21 F.R.D. 147 | E.D.N.Y | 1957
This action was commenced pursuant to the provisions of the National Housing Act, as amended, 12 U.S.C.A. § 1702 et seq. The plaintiffs are The United States of America and Norman P. Mason, as Commissioner of the Federal Housing Administration. The latter plaintiff sues on behalf of himself and all other stockholders of the defendant corporations. The complaint alleges that all of the individual defendants were stockholders of each of the defendant corporations and that the defendantsHaskel Hess, Sidney Kessler and Benjamin M. Hess were directors of each of the defendant corporations at all the times stated in the complaint.
This is a civil action brought by the plaintiffs to recover windfall dividends in the aggregate sum of at least $250,000, which said aggregate sum is alleged to be the excess over construction costs of two mortgage loans — one to each of the corporate defendants — insured by the Federal Housing Administration.
It is clear from a reading of the complaint that each of the mortgage loans is a separate transaction. One commitment was issued by the Federal Housing Administration to one of the corporate defendants on March 29, 1949; one commitment was issued to the other corporate defendant on June 20, 1949; one mortgage loan was obtained by one corporate defendant on January 24, 1950; and one mortgage loan was obtained by the other corporate defendant on October 4, 1950. Since the complaint alleges that each of these mortgage loans was a first mortgage loan, it is apparent that each mortgage loan covers a separate and distinct parcel of real property. During all the times stated in the complaint, the five individual defendants were stockholders of each of the two corporate defendants, and three of the individual defendants were directors and officers of each of the corporate defendants. Nevertheless, the complaint alleges one claim against the two corporate defendants and the five individual defendants. The complaint does not indicate the amount of the mortgage loan obtained by Jeffrey Garden Apts., Inc., or the amount of the illegal distribution of dividends which it is claimed was made by that corporation to the five individual defendants with their knowledge and complicity. Nor does the complaint allege the amount of the mortgage loan obtained by Jeffrey Garden Apts., Section II, Inc., or the amount of the illegal distribution of dividends which it is claimed was made by that corporation to the five individual defendants with their knowledge and complicity.
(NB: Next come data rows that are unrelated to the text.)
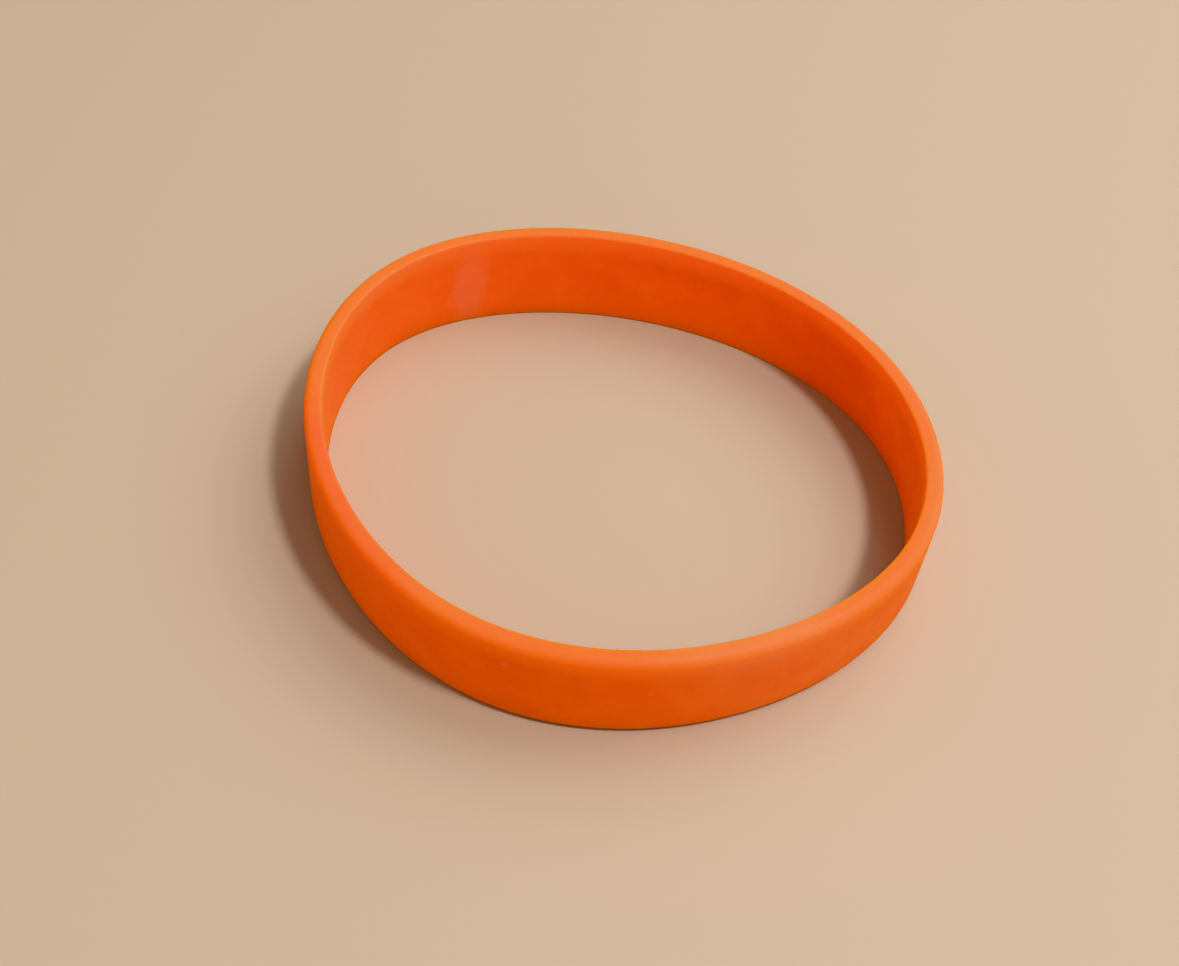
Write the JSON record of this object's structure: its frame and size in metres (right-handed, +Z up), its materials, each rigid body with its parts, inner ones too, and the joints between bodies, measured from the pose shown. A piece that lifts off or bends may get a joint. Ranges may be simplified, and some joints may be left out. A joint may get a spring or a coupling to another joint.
{
  "type": "silicone wristband",
  "caption": "Plain orange silicone wristband: one closed flat-walled loop with softly rounded rims, lying on its edge.",
  "frame": {"origin": "middle of the band's box, on the surface that its lower rim rests on", "axes": "+Z up through the opening, along the wrist; +X along the longest way across the loop; +Y across it"},
  "size_m": [0.073, 0.0648, 0.012],
  "materials": {
    "silicone": "matte moulded"
  },
  "bodies": {
    "root": {"wristband": "silicone"}
  },
  "joints": []
}
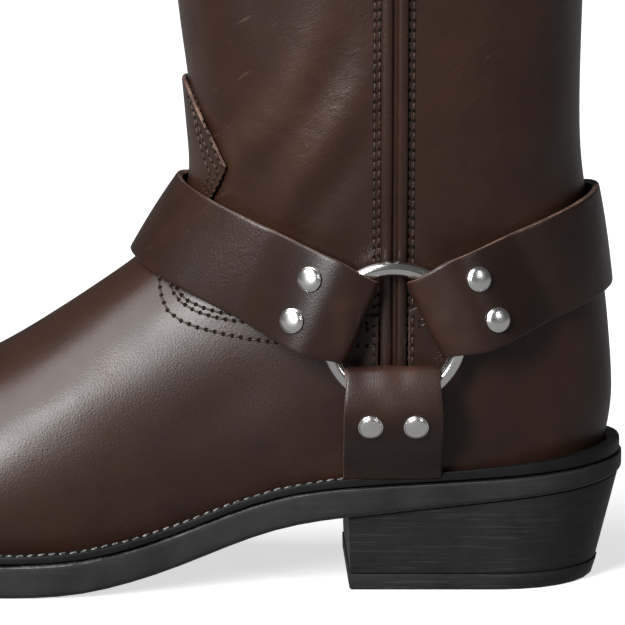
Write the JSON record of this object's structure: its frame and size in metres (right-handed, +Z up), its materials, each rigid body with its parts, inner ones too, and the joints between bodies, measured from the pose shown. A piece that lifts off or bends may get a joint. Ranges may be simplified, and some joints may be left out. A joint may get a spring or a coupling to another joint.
{
  "type": "harness boot",
  "caption": "Tall pull-on leather boot with a block heel, a stitched vamp tab, and harness straps that loop round a metal ring on each side, held by domed rivets.",
  "frame": {"origin": "centre of the heel's tread on the floor", "axes": "+Z up along the shaft, +X to the back of the heel, toe towards -X, outer (lateral) side of this left boot towards -Y"},
  "size_m": [0.3057, 0.1156, 0.325],
  "materials": {
    "leather": "smooth pull-up leather, dark brown, soft sheen",
    "strap_leather": "smooth strap leather, dark brown, lighter raw edges",
    "sole": "black, semi-matte, edge dressed",
    "welt": "black edge-dressed welt with light lockstitch",
    "heel_cap": "black, semi-matte",
    "insole": "natural tan, matte",
    "ring_metal": "polished nickel",
    "rivet_metal": "polished nickel, domed"
  },
  "bodies": {
    "root": {"outsole": "sole", "welt": "welt", "heel_stack": "sole", "heel_cap": "heel_cap", "insole": "insole", "upper": "leather", "vamp": "leather", "counter": "leather", "side_seam_outer": "leather", "side_seam_inner": "leather", "instep_strap": "strap_leather", "heel_strap": "strap_leather", "sole_strap_outer": "strap_leather", "sole_strap_inner": "strap_leather", "ring_outer": "ring_metal", "ring_inner": "ring_metal", "rivet_instep_outer_1": "rivet_metal", "rivet_instep_outer_2": "rivet_metal", "rivet_instep_inner_1": "rivet_metal", "rivet_instep_inner_2": "rivet_metal", "rivet_heel_outer_1": "rivet_metal", "rivet_heel_outer_2": "rivet_metal", "rivet_heel_inner_1": "rivet_metal", "rivet_heel_inner_2": "rivet_metal", "rivet_sole_outer_1": "rivet_metal", "rivet_sole_outer_2": "rivet_metal", "rivet_sole_inner_1": "rivet_metal", "rivet_sole_inner_2": "rivet_metal"}
  },
  "joints": []
}
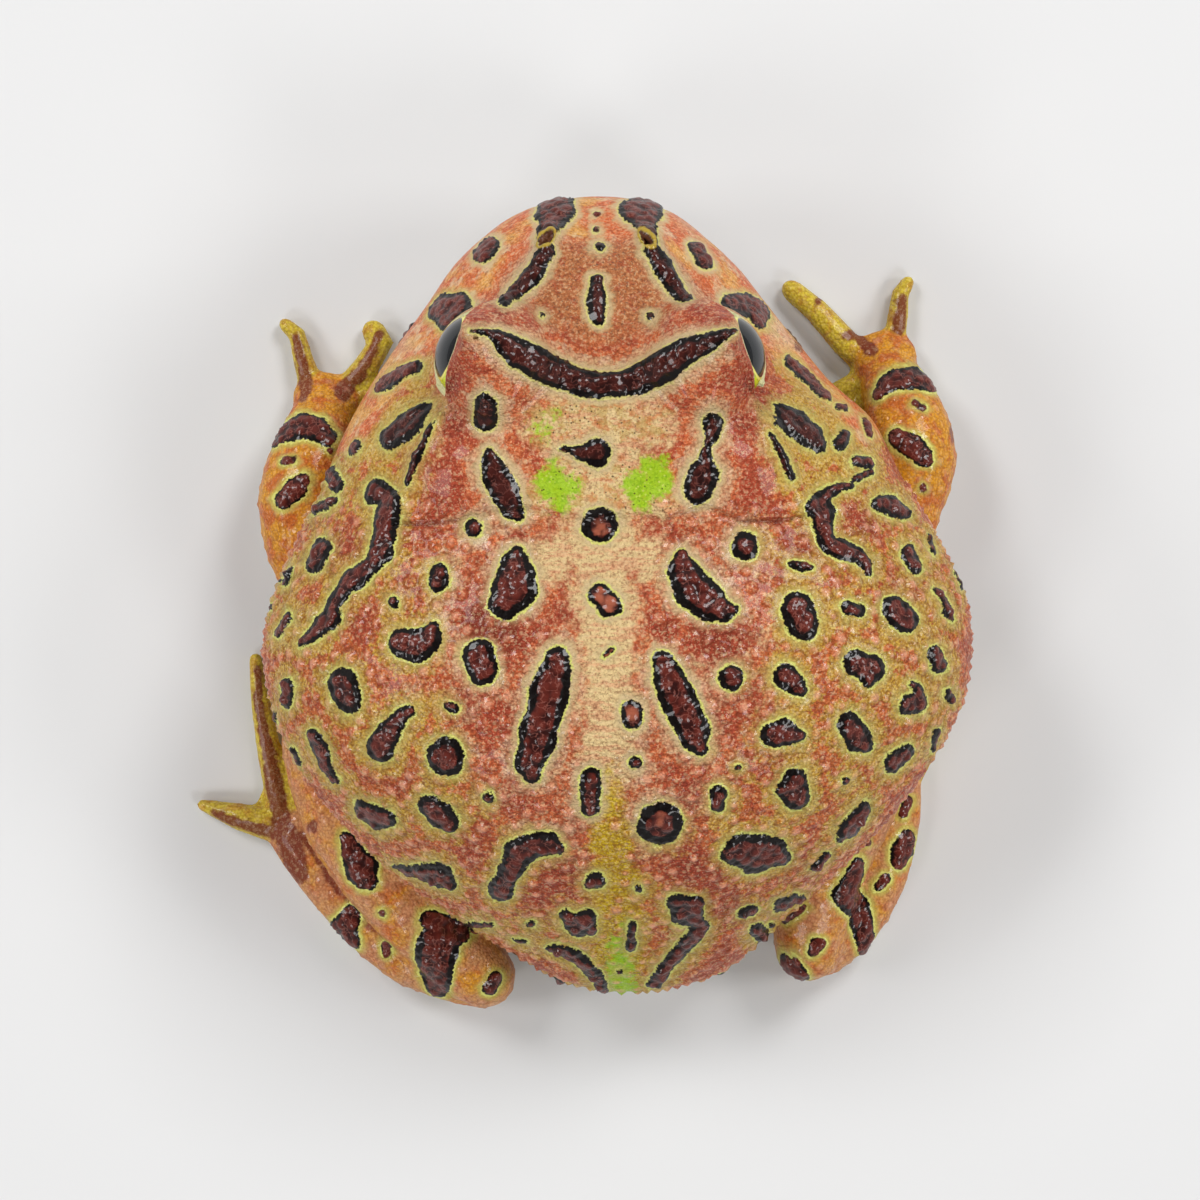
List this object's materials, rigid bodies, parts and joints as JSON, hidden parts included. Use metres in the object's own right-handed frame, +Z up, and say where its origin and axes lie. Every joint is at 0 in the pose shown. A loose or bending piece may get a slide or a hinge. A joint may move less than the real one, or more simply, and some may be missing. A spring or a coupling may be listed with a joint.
{
  "type": "argentine horned frog, life-size still model",
  "caption": "Squat, round horned frog resting on its belly with its limbs folded, wide flat mouth, raised eyes under small horns, spotted moist skin.",
  "frame": {"origin": "on the floor, on the flat of the belly, about half way between snout and vent", "axes": "+Z up, the snout looks along -Y, the frog's left side is +X"},
  "size_m": [0.109, 0.1139, 0.0494],
  "materials": {
    "back_skin": "moist, glossy skin with low warts",
    "limb_skin": "moist, glossy skin, finer warts",
    "throat_skin": "moist, pale, smooth skin",
    "eye": "wet, mirror-like"
  },
  "bodies": {
    "root": {"torso": "back_skin", "head": "back_skin", "eyelid_left": "back_skin", "eyelid_right": "back_skin", "lower_jaw": "throat_skin", "upper_arm_left": "limb_skin", "forearm_left": "limb_skin", "hand_left": "limb_skin", "finger_1_left": "limb_skin", "finger_2_left": "limb_skin", "finger_3_left": "limb_skin", "finger_4_left": "limb_skin", "upper_arm_right": "limb_skin", "forearm_right": "limb_skin", "hand_right": "limb_skin", "finger_1_right": "limb_skin", "finger_2_right": "limb_skin", "finger_3_right": "limb_skin", "finger_4_right": "limb_skin", "thigh_left": "limb_skin", "shank_left": "limb_skin", "foot_left": "limb_skin", "toe_1_left": "limb_skin", "toe_2_left": "limb_skin", "toe_3_left": "limb_skin", "toe_4_left": "limb_skin", "toe_5_left": "limb_skin", "thigh_right": "limb_skin", "shank_right": "limb_skin", "foot_right": "limb_skin", "toe_1_right": "limb_skin", "toe_2_right": "limb_skin", "toe_3_right": "limb_skin", "toe_4_right": "limb_skin", "toe_5_right": "limb_skin", "eye_left": "eye", "eye_right": "eye"}
  },
  "joints": []
}
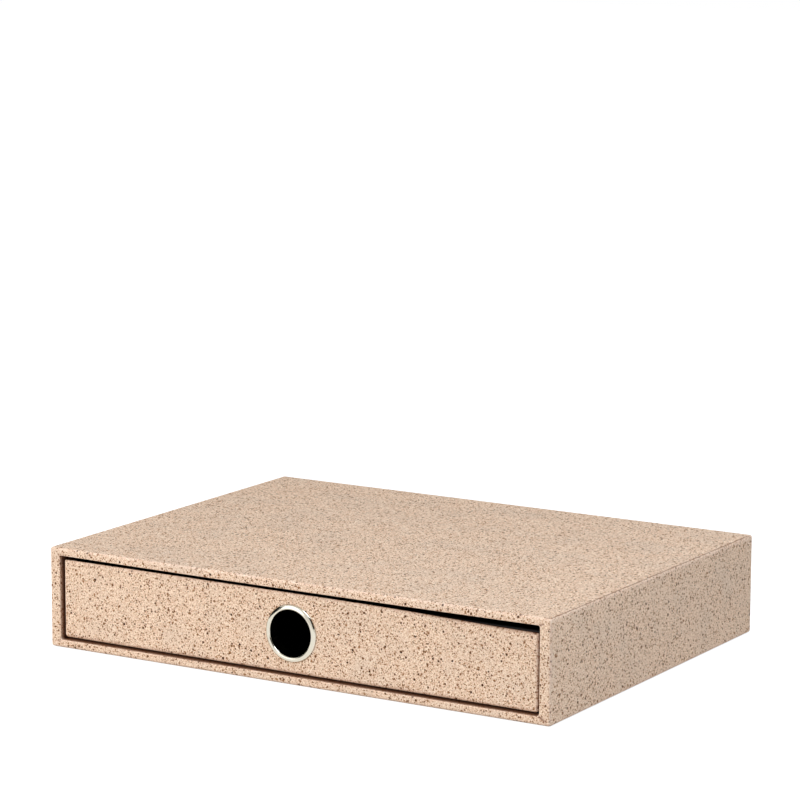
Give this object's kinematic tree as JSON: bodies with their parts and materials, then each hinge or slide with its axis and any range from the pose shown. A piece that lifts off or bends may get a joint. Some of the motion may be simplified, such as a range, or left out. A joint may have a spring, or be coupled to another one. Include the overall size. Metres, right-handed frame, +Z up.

An examination of the complaint reveals that it sets forth two legal wrongs which are not based on one set of operative facts. The operative facts necessary to show the legal wrong for which a claim for illegal distribution of dividends would lie with reference to the mortgage loan obtained by Jeffrey Garden Apts., Inc., are not adequate to show the legal wrong for which a claim for illegal distribution of dividends would lie with reference to the mortgage loan obtained by Jeffrey Garden Apts., Section II, Inc. The complaint se$;s forth two claims, each founded upon a separate transaction or occurrence. A clear presentation of the matters set forth in the complaint will result if the plaintiffs are required to state separately their claims against the five individual defendants and Jeffrey Garden Apts., Inc., as one claim, and their claims against the five individual defendants and Jeffrey Garden Apts., Section II, Inc., as a separate claim. It is not necessary that each of the plaintiffs shall state separately its or his claim or claims against each corporate defendant, against the five individual defendants as stockholders, or against the three individual defendants as directors and officers of each of the corporate defendants. It will be sufficient if all of the plaintiffs state one separate claim against the five individual defendants and Jeffrey Garden Apts., Inc., and one separate claim against the five individual defendants and the defendant Jeffrey Garden Apts., Section II, Inc.
The motion is granted to the extent herein indicated and is denied to the extent herein indicated. The attorneys for the moving parties will settle an order in compliance with this opinion.